*INFORMATION PROVIDED*.
────────────────

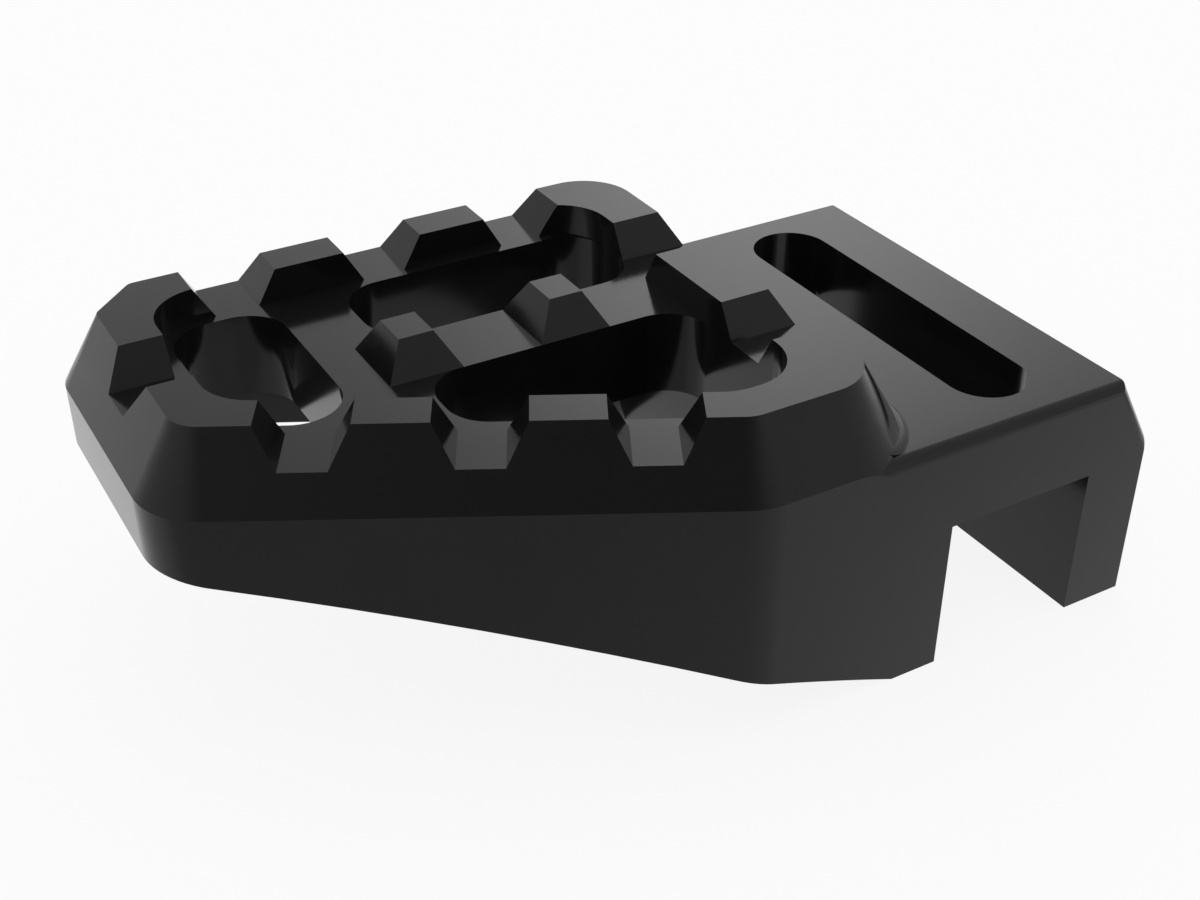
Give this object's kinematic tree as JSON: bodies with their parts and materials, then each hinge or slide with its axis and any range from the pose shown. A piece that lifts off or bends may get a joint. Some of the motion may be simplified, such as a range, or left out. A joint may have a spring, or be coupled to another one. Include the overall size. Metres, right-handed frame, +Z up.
{
  "type": "brake pedal extension",
  "caption": "Toothed foot plate with a slotted clamp block that straddles a motorbike's brake pedal and widens its tip.",
  "frame": {"origin": "middle of the screw slot, on the ceiling of the channel that straddles the pedal", "axes": "+X across the plate from its free end towards the clamp block, +Y along the slot and the channel, +Z up towards the boot"},
  "size_m": [0.0662, 0.0422, 0.0234],
  "materials": {
    "anodised_aluminium": "milled and black anodised"
  },
  "bodies": {
    "root": {"pedal_plate": "anodised_aluminium"}
  },
  "joints": []
}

────────────────

Extract the full listing above without alteration.

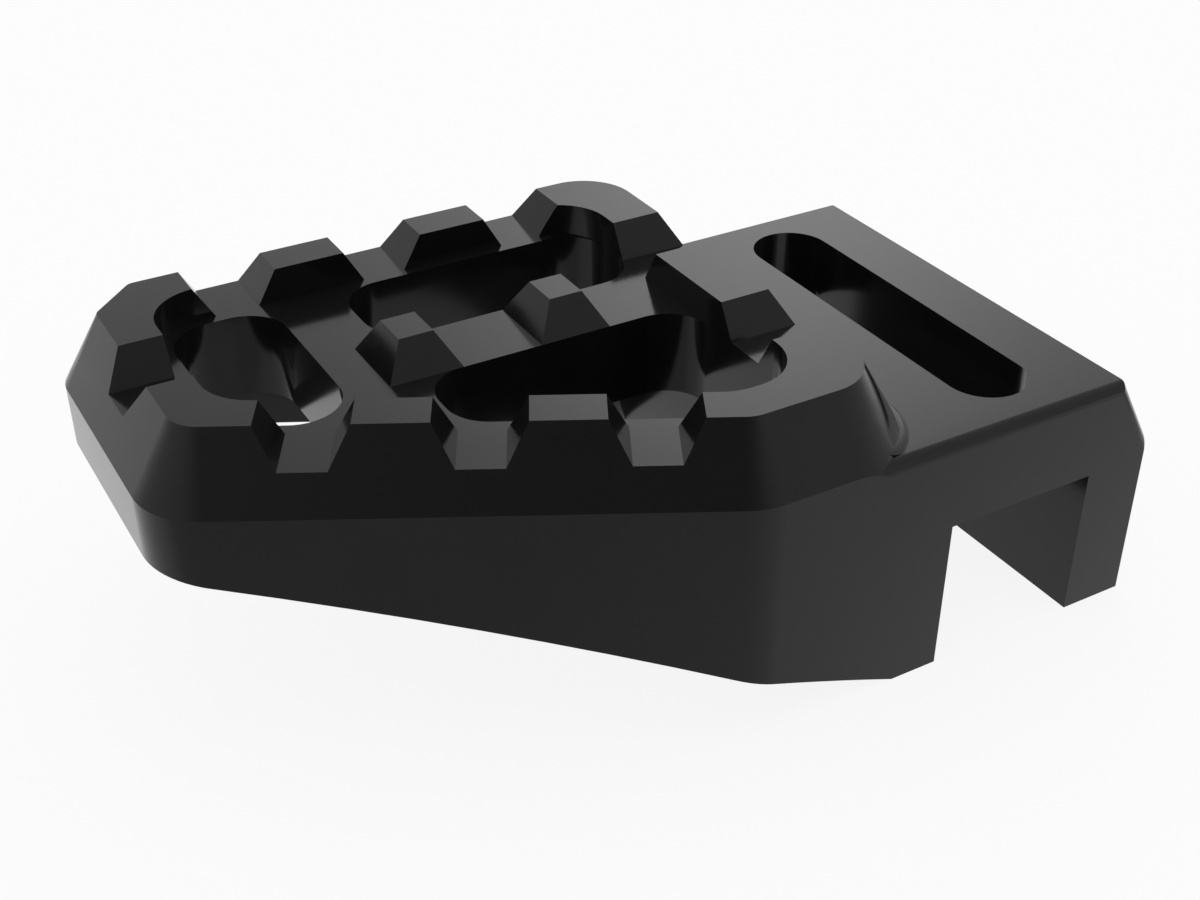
Give this object's kinematic tree as JSON: bodies with their parts and materials, then each hinge or slide with its axis and any range from the pose shown. A piece that lifts off or bends may get a joint. Some of the motion may be simplified, such as a range, or left out. A joint may have a spring, or be coupled to another one. Include the overall size. Metres, right-handed frame, +Z up.
{
  "type": "brake pedal extension",
  "caption": "Toothed foot plate with a slotted clamp block that straddles a motorbike's brake pedal and widens its tip.",
  "frame": {"origin": "middle of the screw slot, on the ceiling of the channel that straddles the pedal", "axes": "+X across the plate from its free end towards the clamp block, +Y along the slot and the channel, +Z up towards the boot"},
  "size_m": [0.0662, 0.0422, 0.0234],
  "materials": {
    "anodised_aluminium": "milled and black anodised"
  },
  "bodies": {
    "root": {"pedal_plate": "anodised_aluminium"}
  },
  "joints": []
}